The noble Baroness inquired whether the Bill should specify the need to obtain informed consent in the light of the aims, processes and risks involved in untested treatments. The Bill requires that doctors obtain any consents required by law when taking a decision to depart from the existing range of accepted medical treatments for a condition. The Bill does not change the law of consent, whereby a patient must still provide an informed and voluntary consent to any treatment offered to them. This would include the need to ensure that patients have sufficient understanding of the treatments being provided. Nor does the Bill change the law of consent in relation to children and people who lack capacity, whereby any treatment provided to them by a doctor must be in their best interests.
The Government are reluctant to set out in the Bill the factors that are needed to meet the existing law of consent. To do so might imply that the requirements listed in the Bill are all that are needed to obtain consent under the existing law. We think that a more sensible approach is to make clear that all the existing requirements under the law of consent will continue to apply to doctors who act under this Bill.
In addition, the Government do not consider this amendment to be necessary as Amendment 7 of the noble Lord, Lord Saatchi, will ensure that the steps the doctor has taken in following the Bill are recorded in an accountable and transparent way. I hope that noble Lords will take into account the Government’s view that it is best to rely on the existing law of consent, and not accept Amendment 4.

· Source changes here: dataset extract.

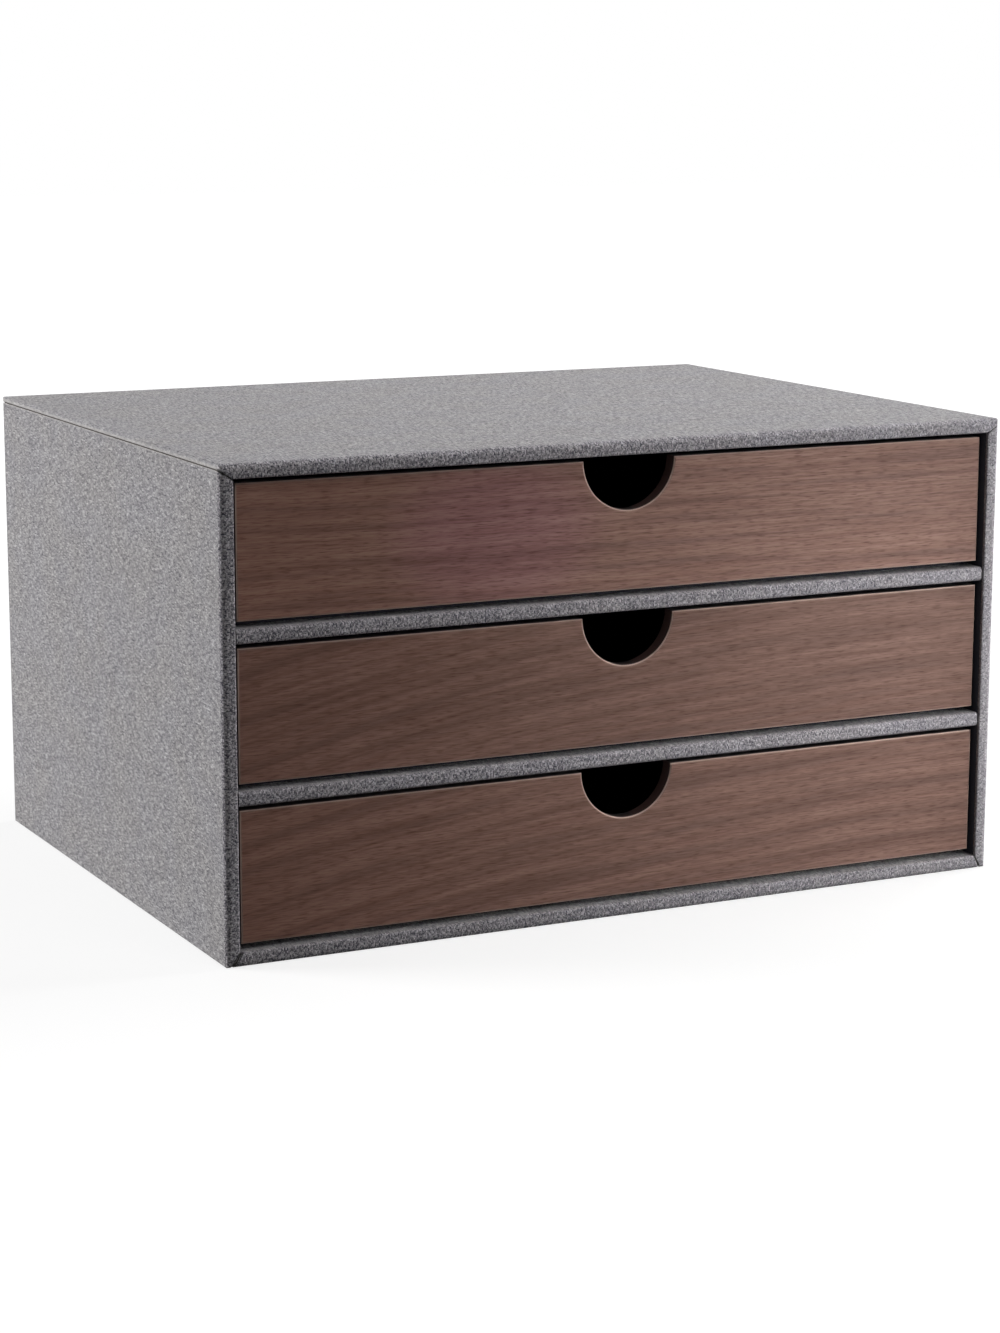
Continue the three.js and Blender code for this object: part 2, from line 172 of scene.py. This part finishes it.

My Lords, this amendment in the names of the noble Baronesses, Lady Masham, Lady Gale and Lady Wheeler, would add a proposition to the provision that requires innovating doctors to ensure that they obtain all the necessary consents required by law. The amendment would add a qualification to ensure that the patient’s consent must, in particular, have been based on a process in the course of which the innovating doctor explains to the patient what steps the doctor has taken to comply with the reasonableness, transparency and accountability requirements of Clause 1. The doctor must explain the steps taken generally, and in particular must tell the patient what views have been sought from the doctor’s colleagues and what those views were.
I do not claim for this Bill the status of our great poetry, usually best defined as the only possible words in the only possible order. I can quite see why the noble Baronesses think that this specific requirement would add clarity and certainty without changing the essence of what the Bill already requires. Although I think that what the noble Baroness proposes would already be a necessary part of any reasonable reliance on Clause 1(1), I can absolutely appreciate—we have spoken about this, obviously—why she thinks that express provision on this point would help readers to understand how the Bill is intended to work. However, my noble friend the Minister has explained why the Government do not consider this amendment necessary, and will therefore not invite the House to support it.
I hope that the noble Baroness will consider the relevance to this amendment of my Amendment 7, which seeks to do exactly what she is describing. Therefore, although I have considerable sympathy with the intentions behind this amendment, I know that she will appreciate that I am bound to follow the lead of my noble friend the Minister on this matter. However, I hope she will feel reassured by the fact that her amendment has enabled both the Minister and myself to place on record that our understanding of how Clause 1 would be applied in practice is absolutely in accordance with the noble Baroness’s own understanding, as set out in her amendment, of how it ought to work.